Work’s been slower, even slower than normal since yesterday was Labor Day. Stupid Labor Day, we were laboring damnit. What the hell? We work for a public university, but we don’t get government hollidays off. Sheesh. So we came to work, and we did our time, and we left early. We took off around 2:00 and just enjoyed a quiet drizzly afternoon at home.


I’ve been playing a LOT of Knights of the Old Republic and DAYAMN is it a bad ass game. If you have an Xbox and like RPGs, then you should already own this. If not, you should go out and get it. I don’t even think you have to be a Star Wars fan. The Plot in this is very well written and has some really nice surprises, twists, and depth to it. It has an almost endless array of side plots and sub-stories, as well as minigames and other challenges. It’s so great when you can get out of an encounter without combat. So many RPGs use the standard “Hack-N-Slash” method of dealing with all conflicts and encounters. It’s nice that you can actually get out of a fight by telling your foes a joke (yes, I really did that last night, I told some Sith Soldiers a joke and the let me go!).

The game continues to be more and more interesting and the combination of missing some sub quests, and the morality paths not taken are making me really look forward to the next play through. I’m playing a very fencewalking, morally ballanced character this time. I earn a couple light side points and then a couple dark side points to ballance it all out. I’ve stayed almost in the center of the force scale the entire time. Even though I’ve heard most people do this, I intend to play through a second time and be as evil as possible. I want to see if I can peg my dark side scale, and how fast I can do it. There are some plots that I should open up by doing so, so I’m really looking foward to doing it. I may even play through a third time and try to peg the light side of the scale, but we’ll see after I finish it a second time. I wish I was at home playing it right now.


I’ve contacted an old friend of mine from high school recently. She’s been out of touch for a very long time and I’m very glad to have found her on email again. She’s doesn’t have very regular access, so I only get to talk to her once in a while, but that’s more than I’ve been able to do in the last 10 years.


Anyway, I’m in the lab for an hour again today. I actually enjoy it. I wish I could schedule myself as the 8th lab attendant, especially if I could get paid to be a lab attendant. I know I’m the best lab attendant I could hire. Is it nepotism to hire yourself? I have to hire another lab attendant, I’ve had a couple decent applications, so I may even hire without advertising, I should advertise though, if only for a week. I ususally get so many applicants so quickly that’s usually all that’s needed.

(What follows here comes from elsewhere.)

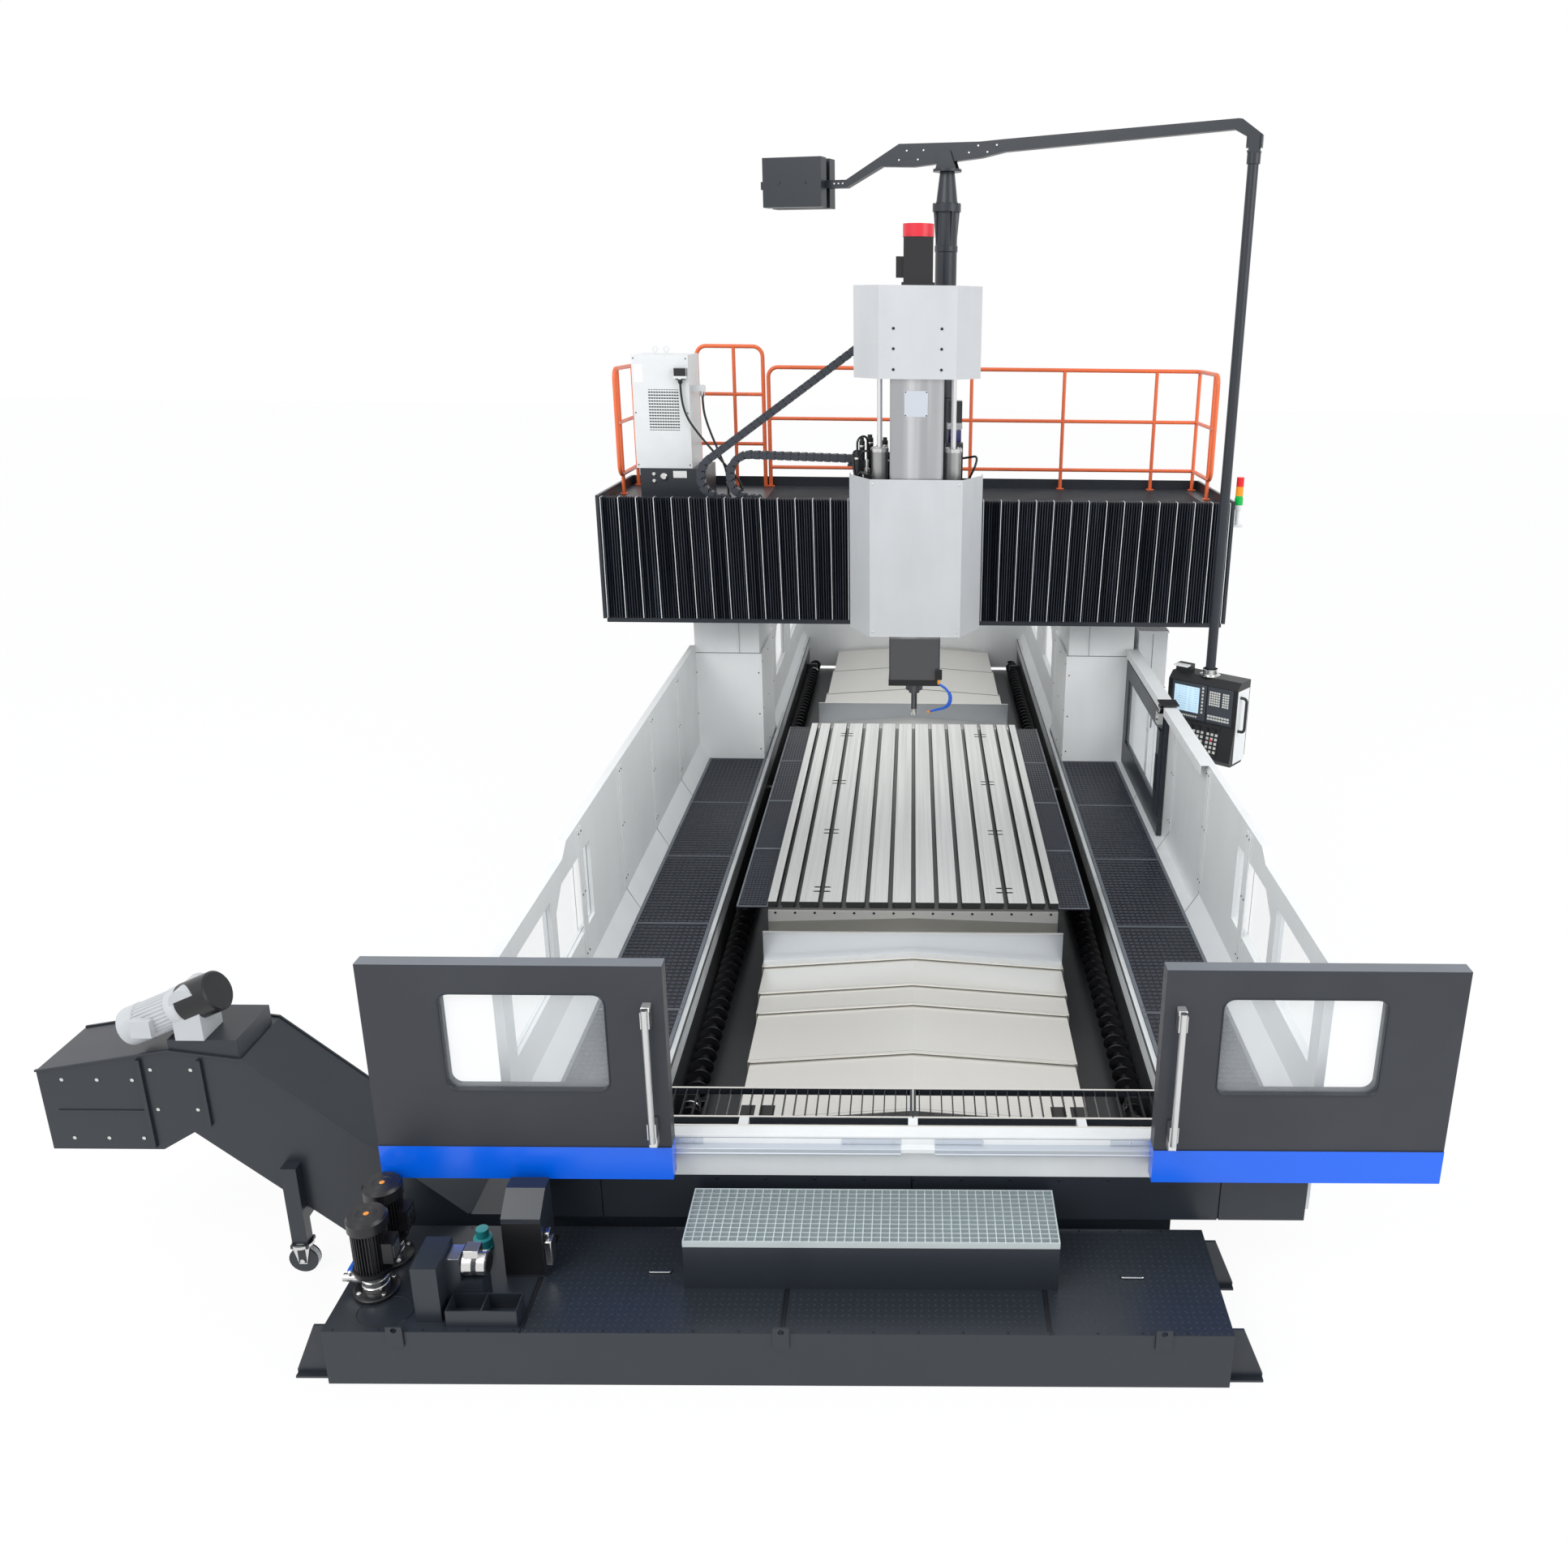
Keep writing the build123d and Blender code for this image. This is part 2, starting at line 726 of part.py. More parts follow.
# Telescopic way covers
def roof_outline(half_width, eaves):
    sheet = COVER_SHEET
    ridge = eaves + COVER_RIDGE_RISE
    return (
        (-half_width, COVER_SKIRT_FOOT),
        (-half_width, eaves),
        (0, ridge),
        (half_width, eaves),
        (half_width, COVER_SKIRT_FOOT),
        (half_width - sheet, COVER_SKIRT_FOOT),
        (half_width - sheet, eaves - sheet),
        (0, ridge - sheet),
        (-half_width + sheet, eaves - sheet),
        (-half_width + sheet, COVER_SKIRT_FOOT),
    )


def gable(half_width, eaves, bottom):
    """The outline under a roof of the cover's slope, down to a level bottom."""
    return (
        (-half_width, bottom),
        (-half_width, eaves),
        (0, eaves + COVER_RIDGE_RISE),
        (half_width, eaves),
        (half_width, bottom),
    )


def between(edge, far):
    """The two values in rising order."""
    return (min(edge, far), max(edge, far))


def wall_post(x, place):
    """A post from the floor into the wall above it."""
    return block(x, around(place, WALL_POST / 2), (0, WALL_BOTTOM + OVERLAP))


def cover_section(order, edge, direction, length=COVER_LENGTH):
    """One roofed section.

    It has a raised lip on its outer edge, and a frame plate on its inner end that rides over the ways.
    """
    half_width = COVER_HALF_WIDTH - order * COVER_STEP
    eaves = COVER_EAVES - order * COVER_STEP
    inner = edge + direction * length
    shell = along_y(roof_outline(half_width, eaves), between(edge, inner))
    ridge = eaves + COVER_RIDGE_RISE
    lip = (
        (-half_width, eaves),
        (0, ridge),
        (half_width, eaves),
        (half_width, eaves + COVER_LIP_HEIGHT),
        (0, ridge + COVER_LIP_HEIGHT),
        (-half_width, eaves + COVER_LIP_HEIGHT),
    )
    shell = shell + along_y(lip, between(edge, edge + direction * COVER_LIP_WIDTH))
    plate_foot = BED_TOP + WAY_HEIGHT + COVER_PLATE_CLEARANCE
    plate = gable(half_width - COVER_SHEET, eaves - COVER_SHEET, plate_foot)
    return shell + along_y(plate, between(inner, inner - direction * COVER_END_PLATE))


def chip_plate(edge, direction):
    """The upright plate that stands on the largest section and pushes chips aside, with a folded top."""
    plate_y = edge + direction * COVER_PLATE_OFFSET
    half = COVER_HALF_WIDTH
    outline = (
        (-half, COVER_EAVES),
        (0, COVER_EAVES + COVER_RIDGE_RISE),
        (half, COVER_EAVES),
        (half, COVER_PLATE_TOP),
        (-half, COVER_PLATE_TOP),
    )
    plate = along_y(outline, around(plate_y, COVER_SHEET))
    lip_y = between(plate_y, plate_y - direction * COVER_PLATE_LIP)
    return plate + block((-half, half), lip_y, (COVER_PLATE_TOP - COVER_SHEET, COVER_PLATE_TOP))


def apron(front):
    """The light skirt under the table's end edge, with its roof-shaped lower edge."""
    half = TABLE_WIDTH / 2
    foot = TABLE_UNDERSIDE + APRON_RAISE
    outline = (
        (-half, foot),
        (0, foot + COVER_RIDGE_RISE),
        (half, foot),
        (half, TABLE_TOP - TABLE_EDGE),
        (-half, TABLE_TOP - TABLE_EDGE),
    )
    return along_y(outline, (front - COVER_SHEET, front))


def fixed_foot(order, edge, direction):
    """The plate under a fixed section's outer edge that stands on the bed."""
    half_width = COVER_HALF_WIDTH - order * COVER_STEP - COVER_SHEET
    outline = gable(half_width, COVER_EAVES - order * COVER_STEP - COVER_SHEET, BED_TOP)
    return along_y(outline, between(edge, edge + direction * COVER_END_PLATE))


def front_section(order):
    edge = TABLE_FRONT + FRONT_COVER_EDGES[order]
    if order == 0:
        length = TABLE_BASE_INSET - FRONT_COVER_EDGES[0]
        return cover_section(order, edge, 1, length) + chip_plate(edge, 1)
    section = cover_section(order, edge, 1)
    if order == len(FRONT_COVER_EDGES) - 1:
        section = section + fixed_foot(order, edge, 1)
    return section


def rear_section(order):
    first = TABLE_FRONT + TABLE_LENGTH + REAR_FIRST_EDGE
    gap = (COVER_REACH - first) / (REAR_COVER_COUNT - 1)
    edge = first + order * gap
    if order == 0:
        length = TABLE_BASE_INSET + REAR_FIRST_EDGE
        return cover_section(order, edge, -1, length) + chip_plate(edge, -1)
    section = cover_section(order, edge, -1, REAR_COVER_LENGTH)
    if order == REAR_COVER_COUNT - 1:
        section = section + fixed_foot(order, edge, -1)
    return section


# Bed, chip troughs and augers
def bed():
    half = BED_HALF_WIDTH
    outline = (
        (-half - BED_FLANGE_WIDTH, 0),
        (half + BED_FLANGE_WIDTH, 0),
        (half + BED_FLANGE_WIDTH, BED_FLANGE_TOP),
        (half, BED_FLANGE_TOP + BED_FLANGE_WIDTH),
        (half, BED_TOP),
        (-half, BED_TOP),
        (-half, BED_FLANGE_TOP + BED_FLANGE_WIDTH),
        (-half - BED_FLANGE_WIDTH, BED_FLANGE_TOP),
    )
    way_span = (BED_FRONT + WAY_END_INSET, BED_BACK - WAY_END_INSET)
    way = block(around(WAY_OFFSET, WAY_WIDTH / 2), way_span, (BED_TOP, BED_TOP + WAY_HEIGHT))
    return along_y(outline, (BED_FRONT, BED_BACK)) + both_sides(way)


def hanger_places():
    return (AUGER_FRONT + HANGER_INSET, COLUMN_FRONT - HANGER_SETBACK, AUGER_BACK - HANGER_INSET)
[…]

I’ll probably try to put up the sign tomorrow.

I hate that part of my job. In fact, I think that’s probably my least favorite part of the job. I know most people who come in for an interview are tense and nervous, but I’m tense and nervous as well. I hate talking to people I don’t know, and I hate talking to people in a professional manner. This pretty much combines both of my hatreds together. It’s maybe not quite as bad as public speaking, but it’s pretty darn close. Yeah, having to interview perspective lab attendants and give classroom orientations in the same week. That’s what I call hell.